'''

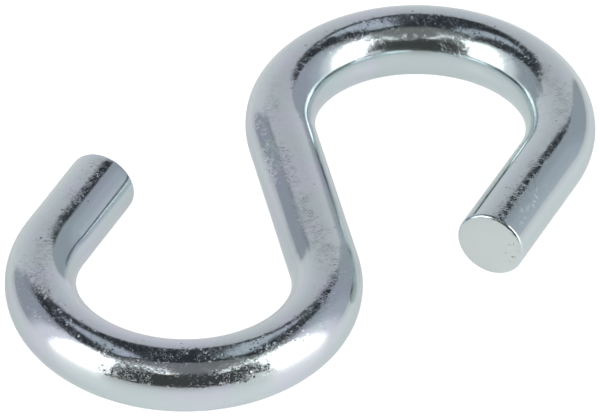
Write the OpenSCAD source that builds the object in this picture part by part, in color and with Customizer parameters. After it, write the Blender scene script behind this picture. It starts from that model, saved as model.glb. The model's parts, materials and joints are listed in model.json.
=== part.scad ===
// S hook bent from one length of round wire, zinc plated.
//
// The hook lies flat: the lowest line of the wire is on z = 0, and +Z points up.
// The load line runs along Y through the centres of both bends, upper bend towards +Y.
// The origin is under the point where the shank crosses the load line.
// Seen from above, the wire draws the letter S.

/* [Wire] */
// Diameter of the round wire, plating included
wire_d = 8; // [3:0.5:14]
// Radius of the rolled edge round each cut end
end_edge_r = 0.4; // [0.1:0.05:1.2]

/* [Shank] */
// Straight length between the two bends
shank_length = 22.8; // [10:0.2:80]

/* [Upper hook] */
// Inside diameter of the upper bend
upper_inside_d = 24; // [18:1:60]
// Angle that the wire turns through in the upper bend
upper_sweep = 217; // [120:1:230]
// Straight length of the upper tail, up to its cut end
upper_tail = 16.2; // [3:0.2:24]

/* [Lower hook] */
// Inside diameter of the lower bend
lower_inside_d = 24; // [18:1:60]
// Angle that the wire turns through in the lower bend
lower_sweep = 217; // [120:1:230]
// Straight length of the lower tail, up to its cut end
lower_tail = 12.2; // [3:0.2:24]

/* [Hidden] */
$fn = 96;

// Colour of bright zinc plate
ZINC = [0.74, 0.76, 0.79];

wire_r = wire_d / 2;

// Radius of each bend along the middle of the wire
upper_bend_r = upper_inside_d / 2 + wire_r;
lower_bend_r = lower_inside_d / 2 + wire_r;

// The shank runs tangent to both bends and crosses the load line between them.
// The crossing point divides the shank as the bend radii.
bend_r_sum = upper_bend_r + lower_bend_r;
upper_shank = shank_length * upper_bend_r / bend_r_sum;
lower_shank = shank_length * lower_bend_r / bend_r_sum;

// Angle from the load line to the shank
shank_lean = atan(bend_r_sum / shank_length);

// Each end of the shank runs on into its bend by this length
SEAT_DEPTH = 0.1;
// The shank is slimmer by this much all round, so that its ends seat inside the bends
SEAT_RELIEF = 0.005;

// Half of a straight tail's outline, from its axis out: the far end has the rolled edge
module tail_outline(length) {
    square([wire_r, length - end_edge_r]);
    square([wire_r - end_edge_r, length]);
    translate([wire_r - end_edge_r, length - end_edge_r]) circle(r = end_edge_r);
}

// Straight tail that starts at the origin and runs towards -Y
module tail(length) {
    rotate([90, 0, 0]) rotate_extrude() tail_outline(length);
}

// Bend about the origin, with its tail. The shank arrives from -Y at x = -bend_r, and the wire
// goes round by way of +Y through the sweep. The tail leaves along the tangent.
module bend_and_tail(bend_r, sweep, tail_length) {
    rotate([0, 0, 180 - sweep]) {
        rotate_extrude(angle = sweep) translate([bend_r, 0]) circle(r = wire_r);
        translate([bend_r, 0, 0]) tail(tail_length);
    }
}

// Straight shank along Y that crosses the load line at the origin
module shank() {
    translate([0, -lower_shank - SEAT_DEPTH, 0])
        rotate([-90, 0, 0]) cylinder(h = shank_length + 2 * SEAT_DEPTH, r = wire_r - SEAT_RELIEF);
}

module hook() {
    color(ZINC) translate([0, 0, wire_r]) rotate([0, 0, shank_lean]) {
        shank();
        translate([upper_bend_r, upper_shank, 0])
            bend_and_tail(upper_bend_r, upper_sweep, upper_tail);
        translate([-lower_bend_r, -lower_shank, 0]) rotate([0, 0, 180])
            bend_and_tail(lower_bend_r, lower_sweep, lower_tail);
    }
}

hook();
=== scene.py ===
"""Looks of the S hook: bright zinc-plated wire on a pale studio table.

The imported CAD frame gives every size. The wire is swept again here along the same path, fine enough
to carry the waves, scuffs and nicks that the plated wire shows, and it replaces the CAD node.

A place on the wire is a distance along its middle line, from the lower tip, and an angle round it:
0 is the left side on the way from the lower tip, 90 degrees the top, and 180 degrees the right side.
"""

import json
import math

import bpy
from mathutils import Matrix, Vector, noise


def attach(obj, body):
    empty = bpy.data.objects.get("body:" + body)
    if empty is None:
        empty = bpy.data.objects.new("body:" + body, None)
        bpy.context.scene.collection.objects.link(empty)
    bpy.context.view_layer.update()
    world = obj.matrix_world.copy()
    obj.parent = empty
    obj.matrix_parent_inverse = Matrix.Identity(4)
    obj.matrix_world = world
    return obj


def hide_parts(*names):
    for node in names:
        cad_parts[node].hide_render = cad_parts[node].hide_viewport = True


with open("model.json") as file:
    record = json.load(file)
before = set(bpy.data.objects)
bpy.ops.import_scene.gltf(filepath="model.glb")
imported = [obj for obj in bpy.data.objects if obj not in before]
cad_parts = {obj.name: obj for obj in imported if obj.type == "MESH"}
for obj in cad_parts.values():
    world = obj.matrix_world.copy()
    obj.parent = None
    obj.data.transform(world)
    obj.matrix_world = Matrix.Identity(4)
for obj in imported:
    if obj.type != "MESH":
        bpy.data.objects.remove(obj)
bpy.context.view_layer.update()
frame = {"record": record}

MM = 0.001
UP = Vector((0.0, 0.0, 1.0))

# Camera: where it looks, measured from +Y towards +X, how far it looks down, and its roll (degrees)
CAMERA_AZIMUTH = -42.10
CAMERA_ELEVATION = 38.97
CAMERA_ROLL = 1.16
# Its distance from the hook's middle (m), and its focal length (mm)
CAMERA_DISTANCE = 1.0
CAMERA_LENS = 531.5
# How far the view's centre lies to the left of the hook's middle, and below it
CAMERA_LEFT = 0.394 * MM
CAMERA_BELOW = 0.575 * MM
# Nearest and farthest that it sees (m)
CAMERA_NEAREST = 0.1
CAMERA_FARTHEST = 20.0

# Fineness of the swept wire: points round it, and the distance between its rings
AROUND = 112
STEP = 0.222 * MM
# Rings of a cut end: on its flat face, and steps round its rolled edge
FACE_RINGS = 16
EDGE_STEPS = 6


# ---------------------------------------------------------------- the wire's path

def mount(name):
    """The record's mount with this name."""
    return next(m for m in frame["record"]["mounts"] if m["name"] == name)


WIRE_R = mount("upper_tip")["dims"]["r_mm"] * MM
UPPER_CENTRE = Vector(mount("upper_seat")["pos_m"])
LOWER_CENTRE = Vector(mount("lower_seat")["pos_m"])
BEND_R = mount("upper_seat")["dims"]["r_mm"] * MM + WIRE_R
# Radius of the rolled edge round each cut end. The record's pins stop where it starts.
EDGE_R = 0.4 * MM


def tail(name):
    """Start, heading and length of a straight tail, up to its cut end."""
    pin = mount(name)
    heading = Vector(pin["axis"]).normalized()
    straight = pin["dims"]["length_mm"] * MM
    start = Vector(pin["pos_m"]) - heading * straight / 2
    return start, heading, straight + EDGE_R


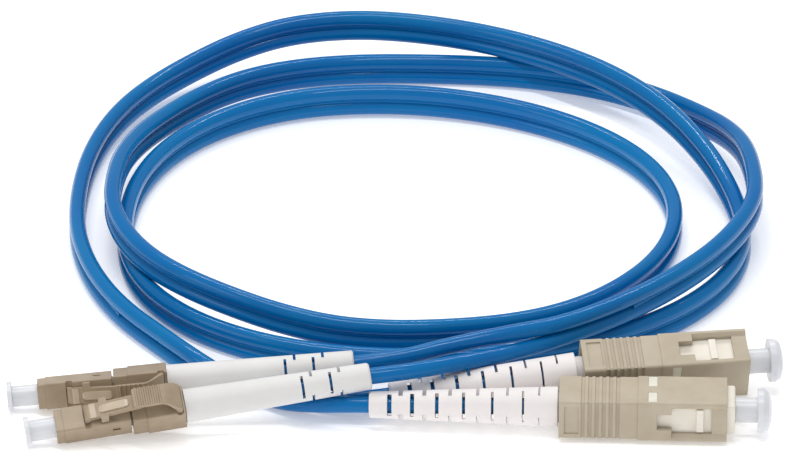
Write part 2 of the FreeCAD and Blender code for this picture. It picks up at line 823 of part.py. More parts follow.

'''

▸ GIVEN TASK: Write out, from the lines above, only those from the line with "runs towards -Y" to the line with "bpy.context.scene.collection.objects.link(empty)", exactly as given, including the first and the last.

▸ WRITTEN RESPONSE:
// Straight tail that starts at the origin and runs towards -Y
module tail(length) {
    rotate([90, 0, 0]) rotate_extrude() tail_outline(length);
}

// Bend about the origin, with its tail. The shank arrives from -Y at x = -bend_r, and the wire
// goes round by way of +Y through the sweep. The tail leaves along the tangent.
module bend_and_tail(bend_r, sweep, tail_length) {
    rotate([0, 0, 180 - sweep]) {
        rotate_extrude(angle = sweep) translate([bend_r, 0]) circle(r = wire_r);
        translate([bend_r, 0, 0]) tail(tail_length);
    }
}

// Straight shank along Y that crosses the load line at the origin
module shank() {
    translate([0, -lower_shank - SEAT_DEPTH, 0])
        rotate([-90, 0, 0]) cylinder(h = shank_length + 2 * SEAT_DEPTH, r = wire_r - SEAT_RELIEF);
}

module hook() {
    color(ZINC) translate([0, 0, wire_r]) rotate([0, 0, shank_lean]) {
        shank();
        translate([upper_bend_r, upper_shank, 0])
            bend_and_tail(upper_bend_r, upper_sweep, upper_tail);
        translate([-lower_bend_r, -lower_shank, 0]) rotate([0, 0, 180])
            bend_and_tail(lower_bend_r, lower_sweep, lower_tail);
    }
}

hook();
=== scene.py ===
"""Looks of the S hook: bright zinc-plated wire on a pale studio table.

The imported CAD frame gives every size. The wire is swept again here along the same path, fine enough
to carry the waves, scuffs and nicks that the plated wire shows, and it replaces the CAD node.

A place on the wire is a distance along its middle line, from the lower tip, and an angle round it:
0 is the left side on the way from the lower tip, 90 degrees the top, and 180 degrees the right side.
"""

import json
import math

import bpy
from mathutils import Matrix, Vector, noise


def attach(obj, body):
    empty = bpy.data.objects.get("body:" + body)
    if empty is None:
        empty = bpy.data.objects.new("body:" + body, None)
        bpy.context.scene.collection.objects.link(empty)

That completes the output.